Y que los muertos resucitan, lo indicó el mismo Moisés en el episodio de la zarza, cuando llama al Señor: “Dios de Abrahán, Dios de Isaac, Dios de Jacob”. No es Dios de muertos, sino de vivos: porque para él todos están vivos».
Intervinieron unos escribas:
«Bien dicho, Maestro».
Y ya no se atrevían a hacerle más preguntas.
Palabra del Señor
Al final de una tarea realizada, miramos atrás para saborearla. Nos gusta recrearnos en lo bien hecho, analizar cada paso y corregir algún posible error. Al final de la vida, nuestra gran tarea a saborear, a analizar, no será otra cosa que nuestra propia vida.
Muchos de nosotros hemos puesto todo nuestro empeño en una cosa: ser testigos del Señor, es decir, que nuestra vida, palabras y acciones muestren a Jesús.
No sabemos cómo será el cielo que se nos ha prometido, sólo sabemos que en aquél día se nos dirá: “mi siervo, amado, fiel”. Y podremos ver al Señor cara a cara.
Mi corazón se estremece tan sólo de pensarlo.
No obstante esa misión que se nos ha encomendado, no es un añadido en nuestra vida. O es el centro que determina todo cuanto somos o hacemos o simplemente no somos testigos.

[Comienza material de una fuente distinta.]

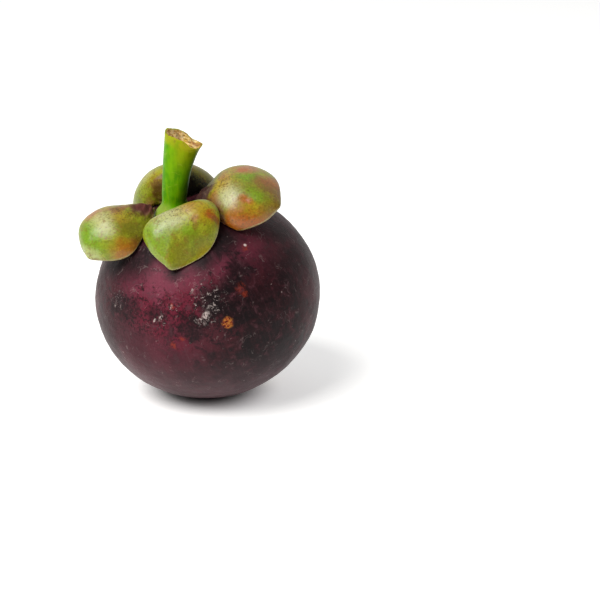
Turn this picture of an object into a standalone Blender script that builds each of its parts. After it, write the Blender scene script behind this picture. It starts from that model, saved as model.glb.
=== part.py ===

Hoy celebramos la memoria de a San Andrés Dung-Lac junto con los otros 116 mártires vietnamitas de los siglos XVIII y XIX (ocho obispos, cincuenta sacerdotes, cincuenta y nueve laicos, hombres y mujeres de diferentes edades y condiciones , todos los cuales prefirieron el destierro, las cárceles, los tormentos y finalmente la muerte a renunciar a su fe. Su fortaleza es la fortaleza de los millones de católicos vietnamitas que a pesar del acoso y la discriminación que sufren, todavía en nuestros días, permanecen fieles, siendo testigos de la paz y la reconociliación.
Para ser testigo como ellos se necesita mucha audacia y mucha fe. Pidámosle al Señor, el testigo fiel, que nos enseñe y ayude a ser en verdad sus testigos en todas las situaciones de nuestra vida.